Because there are rational steps to deal with the real issues (Look at places to live) while the anxiety just spins itself out of control.

Hang in there!

Pyannyplayer
02-28-2010, 03:21 PM
You are exactly where I was over 20 years ago! It can be scary, but it is doable. I have degrees in piano performance; while you play a different instrument, the story could be the same.

I agree that you need to have people to share living expenses with. Had I not done that, I very well could have ended up homeless and hungry.

I currently have my dream job, teaching music at a university. The road here was not easy, but I'm here.

Things I did: I worked for a realty office while I built up my piano studio. Lessons are a good way to get your name out there and make some money. I worked 8-3 at the office; taught lessons from 3:30 until whenever, five days a week and Saturdays. I also did some "free" performances here and there so that people would hear me play. From there, I got some regular playing gigs that paid, not a lot, but at least I got paid. That, in turn, gave me performances around the state, then around the nation that paid me and paid me well.

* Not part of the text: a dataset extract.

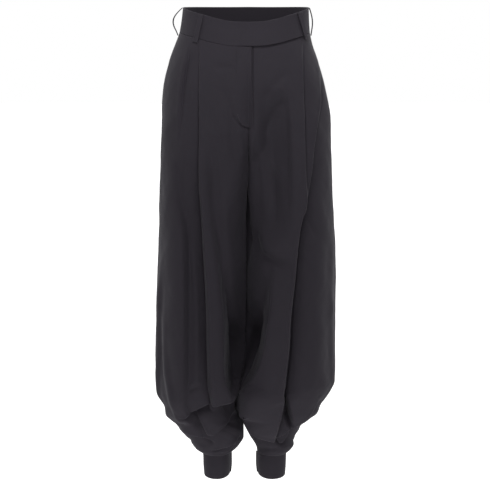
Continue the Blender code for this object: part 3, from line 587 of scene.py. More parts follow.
def add_fold(sheet, normal, fold, moved, slid):
    """Add one fold to how far the points of a sheet move outwards and slide along it."""
    reach = FOLD_REACH * max(fold.near, fold.far)
    chosen, signed, strength, square = near_path(sheet, normal, fold, reach)
    signed = signed * fold.proud
    over_by = fold.lean * strength**LEAN_POWER
    proud = 0.5 * (1 + np.tanh(signed / fold.edge * 2))
    near = np.exp(-((np.clip(signed, 0, None) / fold.near) ** SLOPE_POWER))
    far = np.exp(-((np.clip(-signed, 0, None) / fold.far) ** SLOPE_POWER))
    moved[chosen] += (fold.rise * near * proud - fold.dip * far * (1 - proud)) * strength
    under = np.exp(-(((signed + over_by - 0.5 * fold.edge + 1.5) / UNDER_WIDTH) ** 2))
    roll = np.exp(-(((signed - 0.9 * fold.edge) / (0.6 * fold.edge + 1)) ** 2))
    moved[chosen] += over_by * (ROLL_HEIGHT * roll - UNDER_DEPTH * under)
    # The lean fades quickly over the low side, and slowly back over the proud one.
    past = signed - 0.5 * fold.edge
    fade = np.where(past < 0, 0.8 * fold.edge + 0.6, 2 * fold.edge + 6)
    over = over_by * np.exp(-((past / fade) ** 2))
    shift = np.zeros((len(signed), 3))
    shift[:, [SEEN[fold.seen][0], 2]] = -square * fold.proud * over[:, None]
    slid[chosen] += shift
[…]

My position I have now started out as part time, teaching one class. I taught here, accompanied a local high school choral program, taught lessons, accompanied rehearsals for musicals, accompanied a community choir, AND accompanied state, national, and international choirs! I had AT LEAST five jobs at any given time. :eek:

I now have my dream job....and only ONE job! I guess, in short, if you're willing to be a little "creative", you can make your own dream a reality and live pretty comfortably.

Lorie

BTW the only thing I didn't like about all of this was BOOKKEEPING! You have to be detailed to make sure Uncle Sam is happy...

beccaB
03-01-2010, 02:13 PM
Syndirelah
I was where you are with working the odd jobs to make ends meet, with a bachelors of Music performance, flute. I can't remember what you play, but I hope you will stay plugged in. Never, Never, Never give up. I did that, got side tracked and have regretted it all my life.